Liquefied Natural Gas (LNG) is natural gas that has been cooled to a liquid state for easier transportation by ship. LNG allows countries without pipeline access to import natural gas from global suppliers. As many countries shift away from coal toward cleaner energy sources, LNG plays an increasingly important role in global electricity generation and energy security.
Q3: Is oil demand declining due to energy transition?
Global oil demand is expected to peak sometime in the mid-2020s but is likely to decline gradually rather than abruptly. Electric vehicle adoption may reduce transportation fuel demand over time, but other sectors such as aviation, petrochemicals, and industrial applications will continue to require oil products for decades.
Q4: How does Shell’s buyback programme work?
Through share buybacks, Shell repurchases its own shares from the open market and retires them. This reduces the total number of shares outstanding, meaning that each remaining share represents a larger portion of the company’s earnings. As a result, earnings per share increase even if total profits remain unchanged.

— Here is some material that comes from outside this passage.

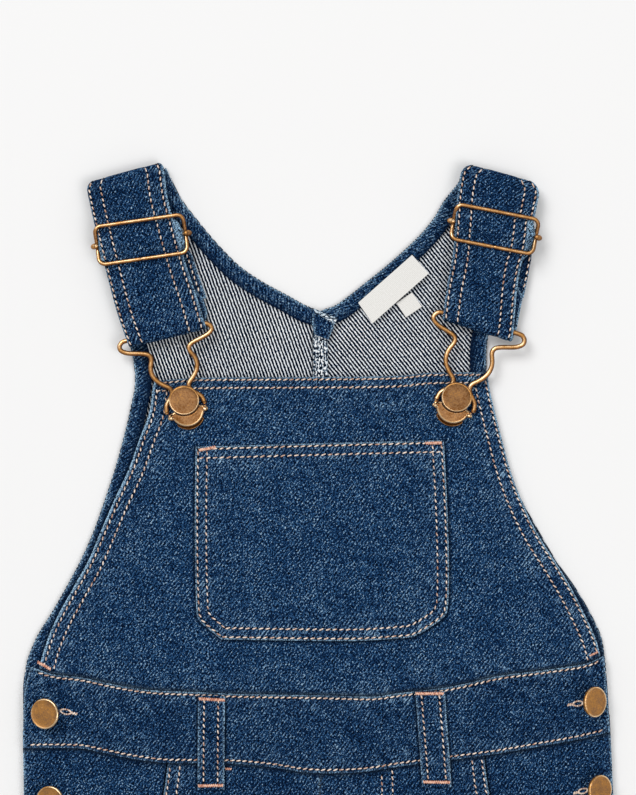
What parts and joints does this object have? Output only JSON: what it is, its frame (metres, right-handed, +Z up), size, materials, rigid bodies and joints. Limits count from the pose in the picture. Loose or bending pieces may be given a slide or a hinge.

Q5: What is Shell’s dividend policy?
Shell typically distributes 40–50% of its earnings as dividends, while allocating the remaining cash toward share buybacks and strategic investments. The current dividend yield is generally around 3–4%, with potential for further growth if strong cash flows continue.
Q6: What happens to Shell if oil prices decline significantly?
Lower oil prices would reduce Shell’s cash generation and could affect its ability to maintain large buyback programmes or increase dividends. However, the company’s diversified operations and strong balance sheet provide resilience. Even at lower commodity prices, Shell remains capable of generating significant cash flow and adjusting capital spending to protect financial stability.